[Aim of the exercise] Extract the listing in its entirety, keeping each line identical to the original.

[Exercise data]
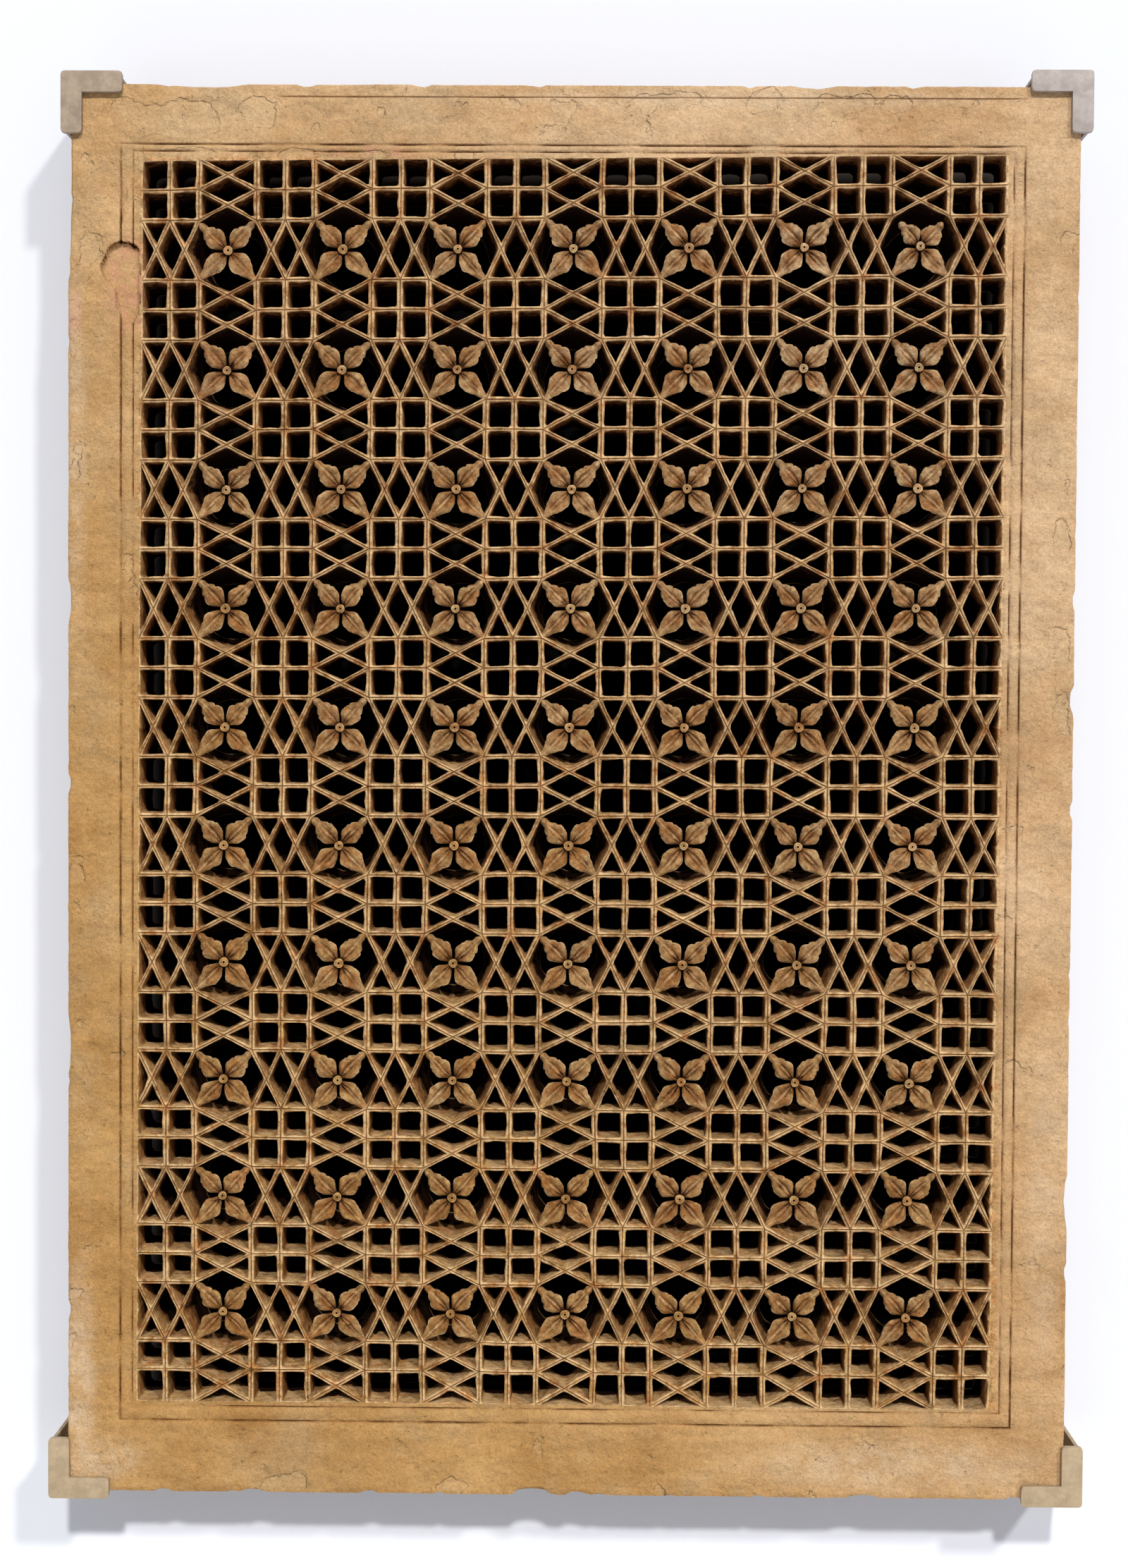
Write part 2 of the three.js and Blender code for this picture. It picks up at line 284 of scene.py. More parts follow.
def spots(x, z, places):
    """The strongest of some soft oval spots at a place."""
    return max(
        strength * (1 - smooth(0.35, 1.25, math.hypot((x - u) / half_width, (z - v) / half_height)))
        for u, v, half_width, half_height, strength in places
    )


def carving(x, z):
    """1 in the fret and 0 on the frame."""
    inside = min(x - FIELD_LEFT, FIELD_RIGHT - x, z - FIELD_BOTTOM, FIELD_TOP - z)
    return smooth(-4 * MM, 3 * MM, inside)


def lit_up_right_share(x, z):
    """Painted light: the stone is golden low on the left and lighter and pinker high on the right, less
    so in the fret.
    """
    patchy = 0.15 * rough(x, z, 200 * MM, 81.0)
    on_frame, in_fret = (
        middle + rightward * x + upward * z + patchy
        for middle, rightward, upward in (FRAME_LIGHT_SLOPE, FRET_LIGHT_SLOPE)
    )
    share = carving(x, z)
    return min(max(on_frame + (in_fret - on_frame) * share, 0.0), 1.0)


# The mesh that the slab grows in

class Builder:
    """Vertices and faces, with each vertex's grime and painted shade, its rubbed wear and painted
    highlight, and whether it lines a hole.
    """

    def __init__(self):
        self.points = []
        self.grime_and_shade = []
        self.rubbed_and_lit = []
        self.hollow = []
        self.faces = []
        self.shared = {}

    def vertex(self, x, y, z, grime_and_shade=0.0, rubbed_and_lit=0.0, hollow=0.0):
        self.points.append((x, y, z))
        self.grime_and_shade.append(grime_and_shade)
        self.rubbed_and_lit.append(rubbed_and_lit)
        self.hollow.append(hollow)
        return len(self.points) - 1

    def shared_vertex(self, x, y, z, grime_and_shade, layer):
        key = (layer, round(x * 1e5), round(z * 1e5))
        if key not in self.shared:
            self.shared[key] = self.vertex(x, y, z, grime_and_shade)
        return self.shared[key]

    def strip(self, outer, inner, flip=False):
        """Quads between two closed rings of equal length."""
        count = len(outer)
        for k in range(count):
            after = (k + 1) % count
            face = (outer[k], outer[after], inner[after], inner[k])
            self.faces.append(face[::-1] if flip else face)

    def finish(self, name, angle):
        mesh = bpy.data.meshes.new(name)
        mesh.from_pydata(self.points, [], self.faces)
        mesh.validate()
        worn = {
            "grime_and_shade": self.grime_and_shade,
            "rubbed_and_lit": self.rubbed_and_lit,
            "hollow": self.hollow,
            "lit_up_right": [lit_up_right_share(x, z) for x, _, z in self.points],
            "carved": [carving(x, z) for x, _, z in self.points],
            "pale": [spots(x, z, PALE_SPOTS) for x, _, z in self.points],
            "flaked": [spots(x, z, FLAKED_SPOTS) for x, _, z in self.points],
            "rosy": [spots(x, z, ROSY_SPOTS) for x, _, z in self.points],
        }
        for label, values in worn.items():
            mesh.attributes.new(label, "FLOAT", "POINT").data.foreach_set("value", values)
        mesh.shade_smooth()
        mesh.set_sharp_from_angle(angle=math.radians(angle))
        piece = bpy.data.objects.new(name, mesh)
        bpy.context.collection.objects.link(piece)
        return piece


def on_border(point):
    tolerance = 0.1 * MM
    return (
        point.x < FIELD_LEFT + tolerance
        or point.x > FIELD_RIGHT - tolerance
        or point.y < FIELD_BOTTOM + tolerance
        or point.y > FIELD_TOP - tolerance
    )


# Grime and painted shade inside an opening: everywhere, more painted shade under an overhang and on an
# upright wall
EDGE_GRIME_AND_SHADE = (0.18, 0.36, 0.14)
REAR_GRIME_AND_SHADE = (0.3, 0.5, 0.5)
# Painted shade added on the walls of the star cells
STAR_SHADE = 0.12
# Painted shade in the groove down each bar's middle
GROOVE_SHADE = 0.4
BACK_GRIME = 0.3
# Painted light: how much paler the floors of the openings are painted where they face up
FLOOR_LIGHT = 0.4


def lattice_face(x, z):
    """How far the lattice's face lies behind the field's plane at a place."""
    return (0.7 + 0.6 * rough(x, z, 150 * MM, 11.0) + 0.35 * rough(x, z, 21 * MM, 12.0)) * MM


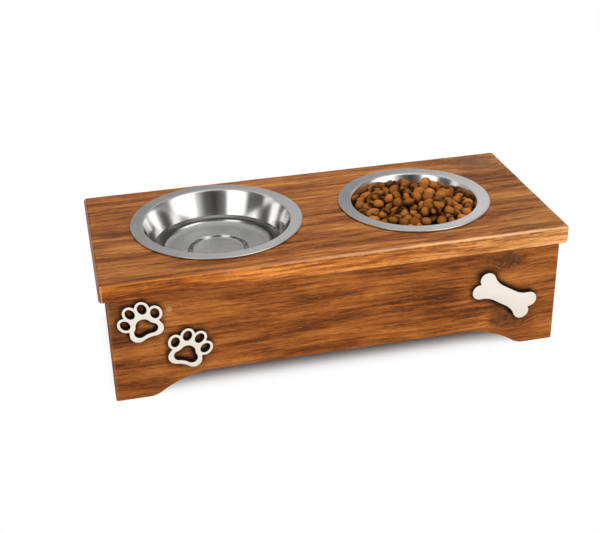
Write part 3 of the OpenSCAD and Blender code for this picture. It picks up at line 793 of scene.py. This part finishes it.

[Written answer]
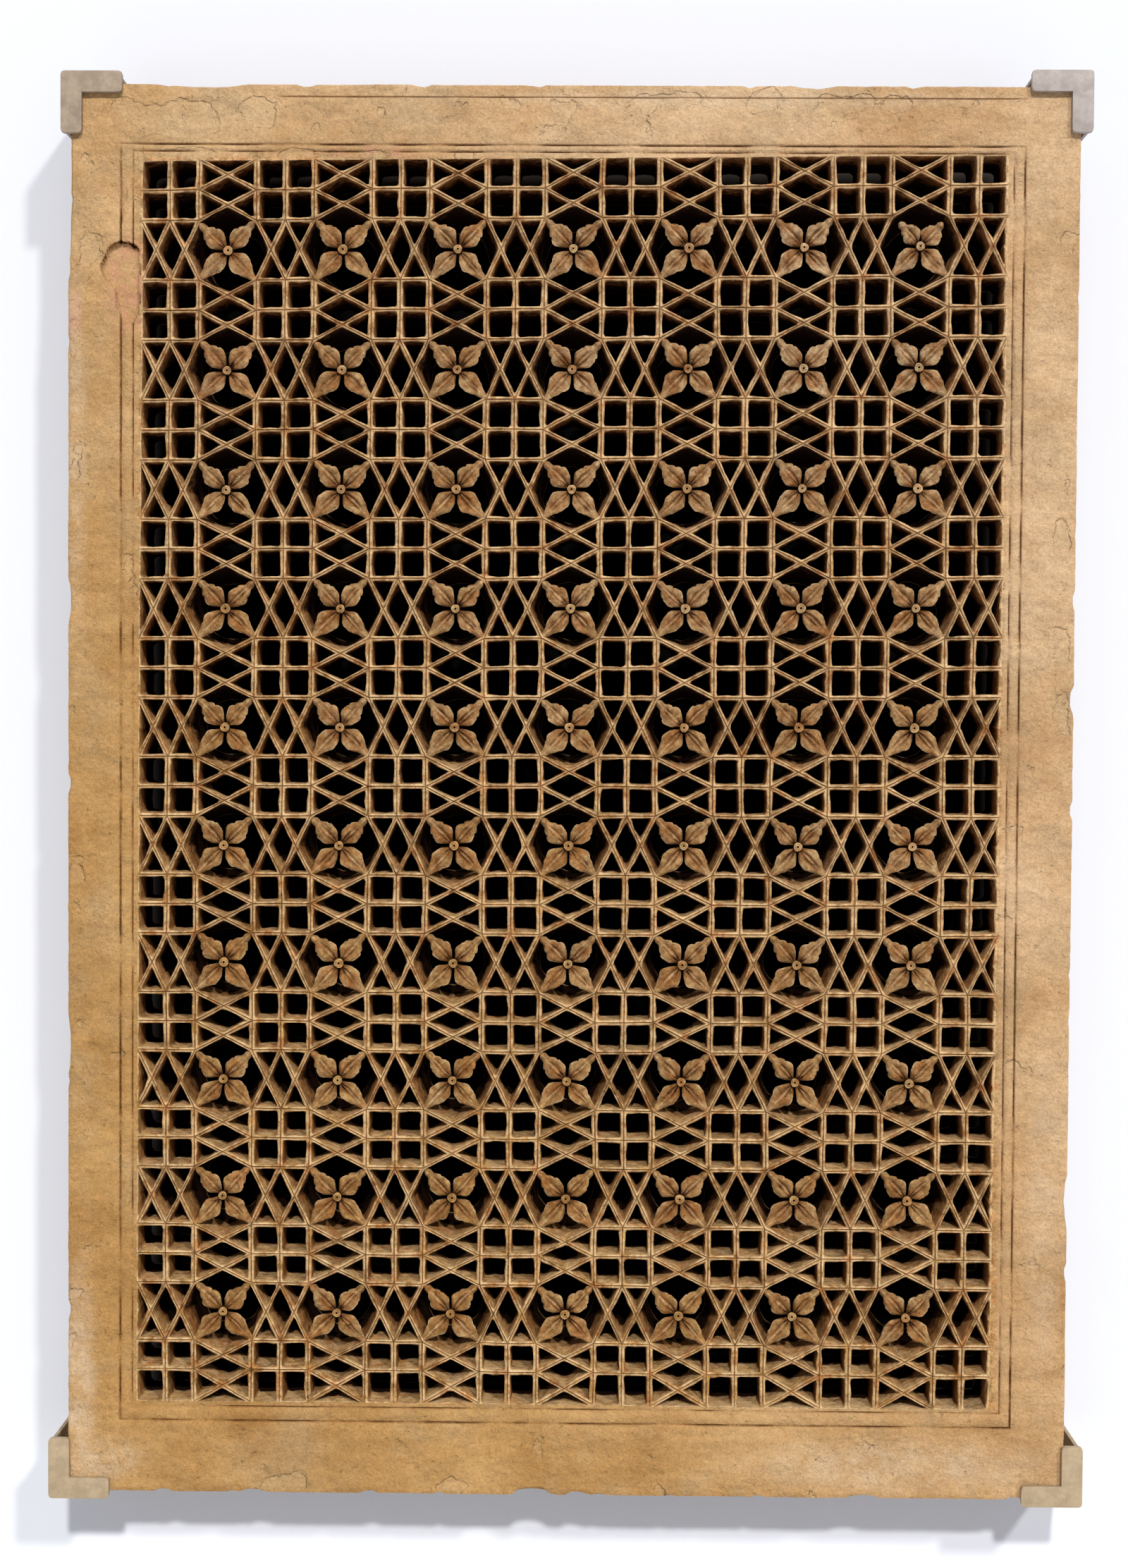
Write part 2 of the three.js and Blender code for this picture. It picks up at line 284 of scene.py. More parts follow.
def spots(x, z, places):
    """The strongest of some soft oval spots at a place."""
    return max(
        strength * (1 - smooth(0.35, 1.25, math.hypot((x - u) / half_width, (z - v) / half_height)))
        for u, v, half_width, half_height, strength in places
    )


def carving(x, z):
    """1 in the fret and 0 on the frame."""
    inside = min(x - FIELD_LEFT, FIELD_RIGHT - x, z - FIELD_BOTTOM, FIELD_TOP - z)
    return smooth(-4 * MM, 3 * MM, inside)


def lit_up_right_share(x, z):
    """Painted light: the stone is golden low on the left and lighter and pinker high on the right, less
    so in the fret.
    """
    patchy = 0.15 * rough(x, z, 200 * MM, 81.0)
    on_frame, in_fret = (
        middle + rightward * x + upward * z + patchy
        for middle, rightward, upward in (FRAME_LIGHT_SLOPE, FRET_LIGHT_SLOPE)
    )
    share = carving(x, z)
    return min(max(on_frame + (in_fret - on_frame) * share, 0.0), 1.0)


# The mesh that the slab grows in

class Builder:
    """Vertices and faces, with each vertex's grime and painted shade, its rubbed wear and painted
    highlight, and whether it lines a hole.
    """

    def __init__(self):
        self.points = []
        self.grime_and_shade = []
        self.rubbed_and_lit = []
        self.hollow = []
        self.faces = []
        self.shared = {}

    def vertex(self, x, y, z, grime_and_shade=0.0, rubbed_and_lit=0.0, hollow=0.0):
        self.points.append((x, y, z))
        self.grime_and_shade.append(grime_and_shade)
        self.rubbed_and_lit.append(rubbed_and_lit)
        self.hollow.append(hollow)
        return len(self.points) - 1

    def shared_vertex(self, x, y, z, grime_and_shade, layer):
        key = (layer, round(x * 1e5), round(z * 1e5))
        if key not in self.shared:
            self.shared[key] = self.vertex(x, y, z, grime_and_shade)
        return self.shared[key]

    def strip(self, outer, inner, flip=False):
        """Quads between two closed rings of equal length."""
        count = len(outer)
        for k in range(count):
            after = (k + 1) % count
            face = (outer[k], outer[after], inner[after], inner[k])
            self.faces.append(face[::-1] if flip else face)

    def finish(self, name, angle):
        mesh = bpy.data.meshes.new(name)
        mesh.from_pydata(self.points, [], self.faces)
        mesh.validate()
        worn = {
            "grime_and_shade": self.grime_and_shade,
            "rubbed_and_lit": self.rubbed_and_lit,
            "hollow": self.hollow,
            "lit_up_right": [lit_up_right_share(x, z) for x, _, z in self.points],
            "carved": [carving(x, z) for x, _, z in self.points],
            "pale": [spots(x, z, PALE_SPOTS) for x, _, z in self.points],
            "flaked": [spots(x, z, FLAKED_SPOTS) for x, _, z in self.points],
            "rosy": [spots(x, z, ROSY_SPOTS) for x, _, z in self.points],
        }
        for label, values in worn.items():
            mesh.attributes.new(label, "FLOAT", "POINT").data.foreach_set("value", values)
        mesh.shade_smooth()
        mesh.set_sharp_from_angle(angle=math.radians(angle))
        piece = bpy.data.objects.new(name, mesh)
        bpy.context.collection.objects.link(piece)
        return piece


def on_border(point):
    tolerance = 0.1 * MM
    return (
        point.x < FIELD_LEFT + tolerance
        or point.x > FIELD_RIGHT - tolerance
        or point.y < FIELD_BOTTOM + tolerance
        or point.y > FIELD_TOP - tolerance
    )


# Grime and painted shade inside an opening: everywhere, more painted shade under an overhang and on an
# upright wall
EDGE_GRIME_AND_SHADE = (0.18, 0.36, 0.14)
REAR_GRIME_AND_SHADE = (0.3, 0.5, 0.5)
# Painted shade added on the walls of the star cells
STAR_SHADE = 0.12
# Painted shade in the groove down each bar's middle
GROOVE_SHADE = 0.4
BACK_GRIME = 0.3
# Painted light: how much paler the floors of the openings are painted where they face up
FLOOR_LIGHT = 0.4


def lattice_face(x, z):
    """How far the lattice's face lies behind the field's plane at a place."""
    return (0.7 + 0.6 * rough(x, z, 150 * MM, 11.0) + 0.35 * rough(x, z, 21 * MM, 12.0)) * MM


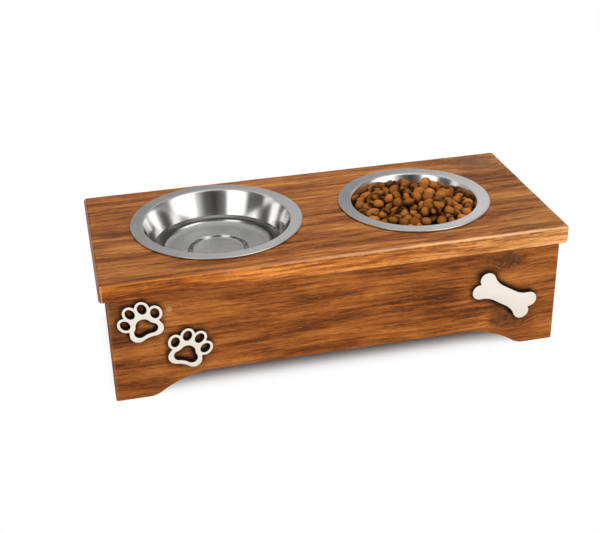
Write part 3 of the OpenSCAD and Blender code for this picture. It picks up at line 793 of scene.py. This part finishes it.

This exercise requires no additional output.